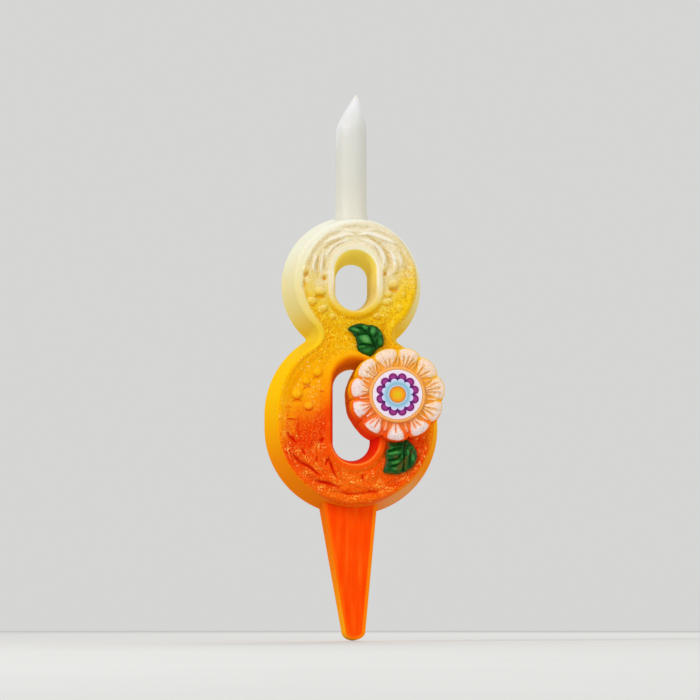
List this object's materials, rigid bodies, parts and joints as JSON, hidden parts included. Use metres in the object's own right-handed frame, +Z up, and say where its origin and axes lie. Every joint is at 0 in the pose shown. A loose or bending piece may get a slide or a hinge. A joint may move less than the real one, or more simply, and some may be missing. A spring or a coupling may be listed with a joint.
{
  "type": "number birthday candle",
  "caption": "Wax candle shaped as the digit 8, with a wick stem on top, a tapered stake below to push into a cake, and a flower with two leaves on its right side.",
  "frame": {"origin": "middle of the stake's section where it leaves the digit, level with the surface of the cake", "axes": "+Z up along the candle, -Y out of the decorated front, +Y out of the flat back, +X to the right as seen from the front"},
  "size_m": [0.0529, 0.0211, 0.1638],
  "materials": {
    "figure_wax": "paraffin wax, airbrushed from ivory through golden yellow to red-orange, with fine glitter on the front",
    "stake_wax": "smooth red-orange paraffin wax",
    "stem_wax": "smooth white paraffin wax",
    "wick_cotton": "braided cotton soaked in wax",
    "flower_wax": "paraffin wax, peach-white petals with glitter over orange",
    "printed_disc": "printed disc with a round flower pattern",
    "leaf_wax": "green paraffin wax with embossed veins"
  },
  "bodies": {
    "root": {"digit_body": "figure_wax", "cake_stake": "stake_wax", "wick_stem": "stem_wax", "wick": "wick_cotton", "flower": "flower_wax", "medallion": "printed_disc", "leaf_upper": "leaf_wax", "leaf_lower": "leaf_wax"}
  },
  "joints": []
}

What you have to do. Every line above should be written out again exactly as it stands.

Reply to the exercise.
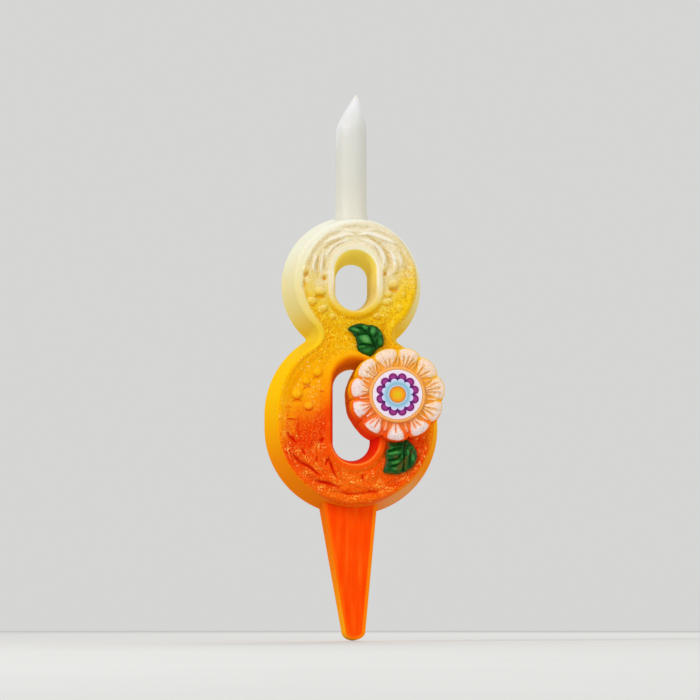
List this object's materials, rigid bodies, parts and joints as JSON, hidden parts included. Use metres in the object's own right-handed frame, +Z up, and say where its origin and axes lie. Every joint is at 0 in the pose shown. A loose or bending piece may get a slide or a hinge. A joint may move less than the real one, or more simply, and some may be missing. A spring or a coupling may be listed with a joint.
{
  "type": "number birthday candle",
  "caption": "Wax candle shaped as the digit 8, with a wick stem on top, a tapered stake below to push into a cake, and a flower with two leaves on its right side.",
  "frame": {"origin": "middle of the stake's section where it leaves the digit, level with the surface of the cake", "axes": "+Z up along the candle, -Y out of the decorated front, +Y out of the flat back, +X to the right as seen from the front"},
  "size_m": [0.0529, 0.0211, 0.1638],
  "materials": {
    "figure_wax": "paraffin wax, airbrushed from ivory through golden yellow to red-orange, with fine glitter on the front",
    "stake_wax": "smooth red-orange paraffin wax",
    "stem_wax": "smooth white paraffin wax",
    "wick_cotton": "braided cotton soaked in wax",
    "flower_wax": "paraffin wax, peach-white petals with glitter over orange",
    "printed_disc": "printed disc with a round flower pattern",
    "leaf_wax": "green paraffin wax with embossed veins"
  },
  "bodies": {
    "root": {"digit_body": "figure_wax", "cake_stake": "stake_wax", "wick_stem": "stem_wax", "wick": "wick_cotton", "flower": "flower_wax", "medallion": "printed_disc", "leaf_upper": "leaf_wax", "leaf_lower": "leaf_wax"}
  },
  "joints": []
}